The Charlotte Hornets may be in the running to surge past the Boston Celtics and Miami Heat in their bid to beat the Cleveland Cavaliers as the kings of the Eastern Conference, but some members of its roster have yet to experience the benefits of fame. Despite being hailed as one of the major driving forces of the Kemba Walker team, former Los Angeles Lakers star Jeremy Lin still deals with discrimination in the league. Unlike his teammates, the Linsanity reportedly gets no recognition or respect from the NBA.
Lin recently revealed that he is still blocked by guards of the NBA facilities he uses. Even before and after basketball matches, the former New York Knicks star encounters league staff who demand his ID. According to Lin, he constantly deals with guards checking his credentials before allowing him to pass. For a player who has received praises from the likes of Kobe Bryant, Carmelo Anthony and James Harden, this kind of treatment might be unacceptable. However, it looks like Lin is choosing to simply shrug off the issue.
"It's one of those things where it literally happens everywhere," shared Lin. The Charlotte Hornets star added, "At opposing arenas, it happens all the time. Just the other night in Brooklyn, I was trying to leave (Barclays Center) and one of the ladies was like, 'Hey, I need your credentials for you to pass.' And then someone else was like, 'Oh, he's a player. He's good.' I'm used to it by now. It's just part of being Asian in the NBA."
Instead of making a big deal of the issue, Lin opts to search for ways to boost the chances of the Charlotte Hornets to be part of the NBA playoffs. The recent performance of the team against the San Antonio Spurs and the Brooklyn Nets further encouraged the team to play harder for a possible shot at unseating LeBron James, Kyrie Irving and Kevin Love as the top dogs in the Eastern Conference.
"We were just talking about it the other day -- at one point, we were like 17-20 and going through that rough stretch with two January trips out west," reminisced Lin following their back to back victories earlier this week. He added, "But I remember us at that point, and we were kind of like, 'Hey, it's got to be now or never. We know what we're capable of ... we really have to lock in now.' And now, we're like at 40 wins."
For Walker, the recent wins under their belt reinforced their confidence that they can still stand out this NBA season. He shared that Lin, Nicolas Batum and Jeremy Lamb definitely helped the Charlotte Hornets in terms of distributing the workload. Moreover, the Linsanity has become a reliable teammate throughout the season especially when Walker was out due to injuries.
"At times, it looked bleak and we were struggling," Lin told ESPN.com. "But we always felt, on paper, if we do this right, if we buy in, if guys get healthy and stay healthy, we have a chance ... that we belong in the top tier of the East. From the outside ... no one thought we were going to be any good. Whether we're changing that opinion or not, I don't know. But on the inside, we always felt we could make noise."

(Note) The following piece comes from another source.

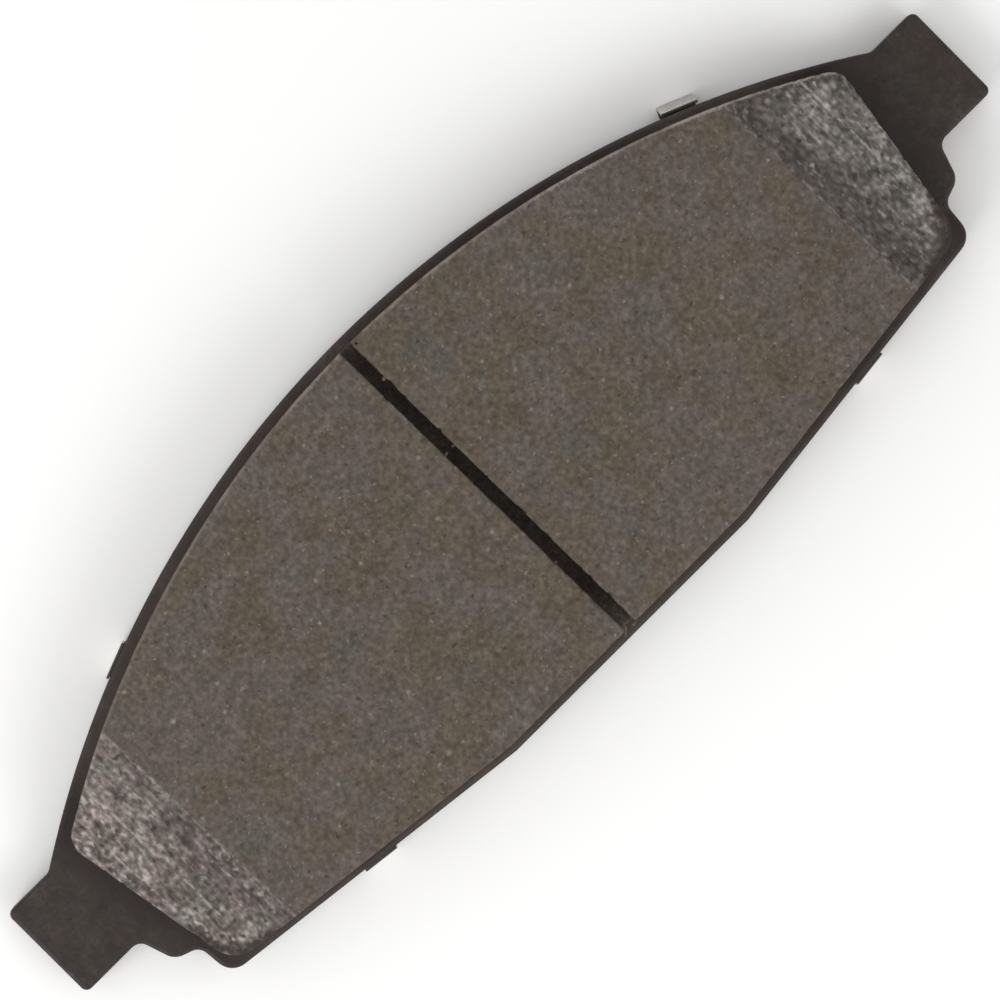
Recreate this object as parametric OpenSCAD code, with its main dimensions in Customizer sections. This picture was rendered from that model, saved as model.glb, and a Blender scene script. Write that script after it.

"It feels good, man," shared Walker. "We've worked our way all the way back to get to this point. It's been a long road. Guys were unhealthy and it was just a really bad losing streak earlier in the season. For us to be back, it's pretty impressive. Bringing in Nic, Jeremy Lamb, Jeremy Lin, just guys who can make plays, it's really important we have guys like that. It just takes so much pressure off myself."
Meanwhile, Steve Clifford feels that the Charlotte Hornets are meshing well together. To be more specific, the head coach noted that the ball movement in the hardwood court has improved. That is, the Charlotte Hornets players are becoming more "unselfish" in the games.
Clifford shared, "I'd say our ball movement has been the biggest thing. Our ball movement starts when the guys that you are playing through are unselfish. Those guys are willing to make the right play. When your best players move the ball, it becomes contagious."
Speaking of the recent games, Walker described Lin as "phenomenal" while Clifford called the Asian star the "catalyst" in the improving performance of the Charlotte Hornets.